State education officials are seeking expanded powers to change managements of failing public schools without direct state takeovers - an initiative that appears certain to include Roosevelt High School and possibly other Long Island schools.
Monday, the state's Board of Regents is to review a plan by the new education commissioner, David Steiner, and his aides that would allow the commissioner to identify "persistently lowest-achieving schools" and then order districts to turn over management of those schools to outside agencies. Managers could include charter-school firms, universities or other independent operators.
Much of the plan would require approval by state lawmakers, who have shown a past reluctance to dilute powers of locally elected school boards. But education officials say the plan could help the state win a share of $4.3 billion in federal Race to the Top incentive grants.
The plan, posted on the state Education Department's Web site, indicates that 27 schools statewide would be tagged lowest achievers initially, though that number could be expanded to 50.
No specific schools are named, but Roosevelt High appears certain to be included, as it is part of a district already run by the state and because achievement there remains low.
Roger Tilles, the Island's representative on the Regents board, acknowledged in a phone interview late Friday that the 800-student high school would be targeted under the plan.
"There has to be an intervention at the high school, because the rest of the district is functioning quite well," said Tilles, who lives in Great Neck. "They are making good efforts there, but when something isn't working, you have to try something else."

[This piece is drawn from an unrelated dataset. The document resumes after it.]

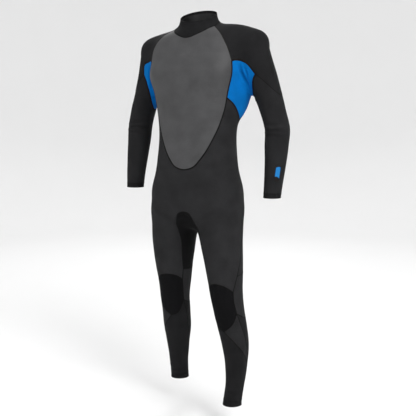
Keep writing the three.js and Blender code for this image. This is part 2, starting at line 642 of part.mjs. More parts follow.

Only 52 percent of the school's students met state standards on English exams, and only 43 percent met standards in math, according to achievement figures for the 2007-08 school year, the latest posted. That was down from 60 percent and 52 percent, respectively, for the prior year.
Robert Summerville, a Roosevelt school board member, voiced skepticism about the commissioner's proposal in a phone interview Friday. Summerville and another board member, Frank Scott, have repeatedly criticized the district's state-appointed administration, contending it lacks clear direction.
"They are asking for authority to take over the schools without a plan to improve the quality," Summerville said. "No one has shown us a plan anywhere."
Current law gives the education commissioner authority to shut down schools that are chronically underachieving - a power often invoked in urban areas to force reorganization of schools under new principals or to transfer students to other buildings. Shutdowns are not practical, however, in small suburban systems such as Roosevelt that have single high schools.
In 2002, the state threw out Roosevelt's former school board and took over direct operation of the district to try to straighten out tangled finances and boost test scores. Since then, however, the district ran up a projected $12.3-million budget deficit that had to be paid off by Albany, dampening the state's enthusiasm for further takeovers.
Roosevelt's takeover is due to end in June 2011, though the commissioner is authorized to extend control an extra two years.